Am I that easy to ignore?
You said that I was the best thing that ever happened to you and that you could never love another woman as much as you loved me. What happened to that? How could you just give me up like that, if I was truly that important? You didn't even fight for me and you won't even talk to me anymore.

Am I that easy to ignore?

Sunday, September 19, 2010

Sincerity

I just watched an interesting video on youtube. Poet and singer Bradley Hathaway was talking about creating art as a follower of Jesus Christ and how the goal isn't to be unique or to stand out, but to be sincere which may mean being "normal" at times. C.S. Lewis said that the man who tries not to create something new or different but who strives to be sincere and tell the truth regardless of how many times it's been told before is the man who is truly creative. (Lewis said it prettier than I did, but you know.)

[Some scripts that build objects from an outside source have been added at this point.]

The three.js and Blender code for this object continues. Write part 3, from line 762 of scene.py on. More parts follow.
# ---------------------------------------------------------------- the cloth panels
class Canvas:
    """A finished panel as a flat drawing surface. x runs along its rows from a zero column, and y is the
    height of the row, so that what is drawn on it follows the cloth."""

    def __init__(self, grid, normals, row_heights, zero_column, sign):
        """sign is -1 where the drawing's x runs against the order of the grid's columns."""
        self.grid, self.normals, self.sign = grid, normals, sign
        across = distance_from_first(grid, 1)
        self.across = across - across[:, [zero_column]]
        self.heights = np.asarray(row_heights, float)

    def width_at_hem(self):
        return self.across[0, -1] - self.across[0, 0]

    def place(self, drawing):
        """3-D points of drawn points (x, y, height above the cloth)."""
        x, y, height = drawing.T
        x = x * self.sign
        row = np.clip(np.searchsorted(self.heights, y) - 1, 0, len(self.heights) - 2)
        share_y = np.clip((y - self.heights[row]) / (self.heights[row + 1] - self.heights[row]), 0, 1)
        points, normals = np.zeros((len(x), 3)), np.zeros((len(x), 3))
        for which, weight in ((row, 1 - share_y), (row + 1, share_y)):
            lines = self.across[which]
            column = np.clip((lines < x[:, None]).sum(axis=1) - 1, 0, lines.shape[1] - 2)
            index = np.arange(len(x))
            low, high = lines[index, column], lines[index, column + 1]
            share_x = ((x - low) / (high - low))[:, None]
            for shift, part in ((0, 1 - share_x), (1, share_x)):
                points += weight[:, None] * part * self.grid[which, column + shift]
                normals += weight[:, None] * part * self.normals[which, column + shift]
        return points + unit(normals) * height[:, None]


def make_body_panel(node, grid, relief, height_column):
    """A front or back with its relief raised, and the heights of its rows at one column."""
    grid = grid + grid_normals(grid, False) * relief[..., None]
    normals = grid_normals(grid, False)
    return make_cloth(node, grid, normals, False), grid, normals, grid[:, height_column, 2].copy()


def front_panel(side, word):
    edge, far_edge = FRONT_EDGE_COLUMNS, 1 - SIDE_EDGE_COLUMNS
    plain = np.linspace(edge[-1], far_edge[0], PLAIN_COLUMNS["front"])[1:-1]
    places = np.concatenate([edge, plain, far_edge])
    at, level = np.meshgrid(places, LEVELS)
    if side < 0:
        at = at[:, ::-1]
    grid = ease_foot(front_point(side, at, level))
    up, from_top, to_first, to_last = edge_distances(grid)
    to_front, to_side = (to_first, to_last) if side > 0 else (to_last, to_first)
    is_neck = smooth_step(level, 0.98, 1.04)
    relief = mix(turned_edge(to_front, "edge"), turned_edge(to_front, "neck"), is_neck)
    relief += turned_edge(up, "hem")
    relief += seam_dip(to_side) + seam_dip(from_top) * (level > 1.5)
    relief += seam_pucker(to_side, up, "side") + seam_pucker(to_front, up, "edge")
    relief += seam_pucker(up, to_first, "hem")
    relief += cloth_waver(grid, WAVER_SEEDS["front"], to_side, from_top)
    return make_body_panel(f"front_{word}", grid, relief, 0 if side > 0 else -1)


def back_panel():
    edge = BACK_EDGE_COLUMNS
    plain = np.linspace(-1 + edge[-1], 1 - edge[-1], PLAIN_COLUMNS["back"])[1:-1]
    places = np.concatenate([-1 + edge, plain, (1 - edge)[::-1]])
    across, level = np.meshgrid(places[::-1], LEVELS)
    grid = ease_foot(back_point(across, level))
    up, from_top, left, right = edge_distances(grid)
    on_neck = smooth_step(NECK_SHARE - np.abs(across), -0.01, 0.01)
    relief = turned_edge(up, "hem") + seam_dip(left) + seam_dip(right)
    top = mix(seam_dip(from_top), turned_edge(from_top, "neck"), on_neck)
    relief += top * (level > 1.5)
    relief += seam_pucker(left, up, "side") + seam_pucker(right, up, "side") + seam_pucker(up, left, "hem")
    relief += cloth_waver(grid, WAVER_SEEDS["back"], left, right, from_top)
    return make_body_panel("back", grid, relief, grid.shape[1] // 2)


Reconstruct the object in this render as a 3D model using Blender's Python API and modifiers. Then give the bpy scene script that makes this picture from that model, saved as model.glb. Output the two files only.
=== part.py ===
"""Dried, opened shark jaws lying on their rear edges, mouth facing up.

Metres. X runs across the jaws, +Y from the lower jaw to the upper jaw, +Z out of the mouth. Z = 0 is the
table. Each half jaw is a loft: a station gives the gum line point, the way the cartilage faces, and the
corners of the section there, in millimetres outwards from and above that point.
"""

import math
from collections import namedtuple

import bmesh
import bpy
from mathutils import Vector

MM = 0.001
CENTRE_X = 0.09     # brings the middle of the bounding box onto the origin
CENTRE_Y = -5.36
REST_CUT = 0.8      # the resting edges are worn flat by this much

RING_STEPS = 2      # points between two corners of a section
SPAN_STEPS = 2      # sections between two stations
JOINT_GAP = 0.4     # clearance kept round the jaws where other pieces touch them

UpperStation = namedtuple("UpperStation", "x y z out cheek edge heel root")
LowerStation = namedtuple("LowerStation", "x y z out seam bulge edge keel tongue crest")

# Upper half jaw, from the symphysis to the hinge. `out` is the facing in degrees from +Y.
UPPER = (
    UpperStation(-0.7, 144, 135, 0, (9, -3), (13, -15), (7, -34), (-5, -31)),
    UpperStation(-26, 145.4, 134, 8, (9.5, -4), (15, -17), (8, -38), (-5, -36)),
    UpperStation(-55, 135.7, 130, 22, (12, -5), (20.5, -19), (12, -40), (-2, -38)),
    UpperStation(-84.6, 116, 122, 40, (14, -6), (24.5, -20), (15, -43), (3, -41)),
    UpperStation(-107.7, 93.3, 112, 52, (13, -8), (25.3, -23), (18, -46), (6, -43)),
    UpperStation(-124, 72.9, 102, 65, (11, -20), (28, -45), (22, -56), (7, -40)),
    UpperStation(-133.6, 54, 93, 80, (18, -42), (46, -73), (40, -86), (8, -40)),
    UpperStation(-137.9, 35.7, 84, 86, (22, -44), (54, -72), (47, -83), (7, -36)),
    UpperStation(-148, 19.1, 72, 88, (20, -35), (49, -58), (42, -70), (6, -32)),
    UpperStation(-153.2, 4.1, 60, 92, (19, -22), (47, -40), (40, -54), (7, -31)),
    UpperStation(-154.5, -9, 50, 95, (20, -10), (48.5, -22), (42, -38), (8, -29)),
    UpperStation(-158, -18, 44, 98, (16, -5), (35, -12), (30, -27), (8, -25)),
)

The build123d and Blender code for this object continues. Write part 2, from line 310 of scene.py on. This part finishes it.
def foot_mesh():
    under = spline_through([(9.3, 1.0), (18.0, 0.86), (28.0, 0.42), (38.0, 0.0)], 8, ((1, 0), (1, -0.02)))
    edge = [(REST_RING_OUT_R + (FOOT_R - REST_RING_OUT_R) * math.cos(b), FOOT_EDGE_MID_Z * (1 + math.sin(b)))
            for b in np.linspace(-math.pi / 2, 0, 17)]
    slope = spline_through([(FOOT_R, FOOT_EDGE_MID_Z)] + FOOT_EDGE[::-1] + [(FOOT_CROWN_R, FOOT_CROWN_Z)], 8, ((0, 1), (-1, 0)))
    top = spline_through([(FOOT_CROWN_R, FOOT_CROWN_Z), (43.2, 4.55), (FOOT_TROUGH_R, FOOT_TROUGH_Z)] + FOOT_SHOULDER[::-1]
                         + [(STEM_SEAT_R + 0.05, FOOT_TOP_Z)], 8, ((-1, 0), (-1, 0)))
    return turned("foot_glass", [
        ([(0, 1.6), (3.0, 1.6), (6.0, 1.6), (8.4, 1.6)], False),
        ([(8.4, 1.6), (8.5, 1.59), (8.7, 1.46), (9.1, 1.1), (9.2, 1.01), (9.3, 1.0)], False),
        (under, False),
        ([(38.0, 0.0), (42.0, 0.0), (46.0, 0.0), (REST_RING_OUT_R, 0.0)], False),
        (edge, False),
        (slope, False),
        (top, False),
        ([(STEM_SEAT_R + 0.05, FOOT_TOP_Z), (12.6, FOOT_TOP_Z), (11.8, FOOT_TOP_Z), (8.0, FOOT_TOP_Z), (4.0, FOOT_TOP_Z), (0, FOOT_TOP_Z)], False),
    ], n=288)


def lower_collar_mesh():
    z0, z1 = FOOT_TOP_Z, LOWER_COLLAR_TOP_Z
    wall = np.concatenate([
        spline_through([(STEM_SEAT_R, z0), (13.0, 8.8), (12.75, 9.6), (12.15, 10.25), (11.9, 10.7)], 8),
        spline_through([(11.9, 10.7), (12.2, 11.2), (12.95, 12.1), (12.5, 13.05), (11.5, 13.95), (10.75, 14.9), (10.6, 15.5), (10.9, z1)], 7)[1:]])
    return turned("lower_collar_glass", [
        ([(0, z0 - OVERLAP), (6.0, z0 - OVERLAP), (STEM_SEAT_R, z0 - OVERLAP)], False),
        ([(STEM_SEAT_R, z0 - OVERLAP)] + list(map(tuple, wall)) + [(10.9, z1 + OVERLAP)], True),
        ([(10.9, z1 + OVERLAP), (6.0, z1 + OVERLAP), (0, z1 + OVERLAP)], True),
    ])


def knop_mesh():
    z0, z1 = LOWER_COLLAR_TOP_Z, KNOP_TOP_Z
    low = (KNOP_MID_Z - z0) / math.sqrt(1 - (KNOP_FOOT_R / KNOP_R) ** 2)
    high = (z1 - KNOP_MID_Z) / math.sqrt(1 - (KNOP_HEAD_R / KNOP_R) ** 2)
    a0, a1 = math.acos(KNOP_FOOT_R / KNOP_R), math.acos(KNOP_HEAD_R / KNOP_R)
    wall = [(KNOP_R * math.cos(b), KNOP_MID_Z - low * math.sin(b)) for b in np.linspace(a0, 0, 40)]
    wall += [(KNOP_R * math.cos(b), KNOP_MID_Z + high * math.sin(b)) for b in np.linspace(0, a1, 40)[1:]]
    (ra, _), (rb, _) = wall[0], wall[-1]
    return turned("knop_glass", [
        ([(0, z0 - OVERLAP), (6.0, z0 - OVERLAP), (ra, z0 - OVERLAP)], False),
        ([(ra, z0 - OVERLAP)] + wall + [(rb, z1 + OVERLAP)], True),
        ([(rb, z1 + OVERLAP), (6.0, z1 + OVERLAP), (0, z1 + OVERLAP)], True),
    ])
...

I'm an artist. I'm not famous and few people hear my songs or my poems. Honestly, I've written tons of songs on the same subject or surrounding the same event in my life. Truth be told, it's the same stuff that you go through. It's nothing new because sin, death, decay, hurt, healing, joy, love, compassion-- these are not new things. Life on this breaking-down planet is not new. So why is it important? Why do the things I write matter? I can't create anything new. I can't create anything. Sure, I can write a song, but I didn't invent sound or language. I didn't create the pen or paper I wrote it on. Honestly, the song isn't my own.

And that's why it matters.

When I write about my experiences with sincerity and I place it in the hands of the One who created everything-- who took time to create me and has stuck with me-- then the songs and poems have a purpose. The art has a purpose.

I have a purpose. He gave it to me and it is to glorify Him, and to experience Him, and to share Him with others in whatever ways I can, whether that's through art or something like baking a pie for someone. In His hands, everything has purpose.

My life is not about me and I'm so glad.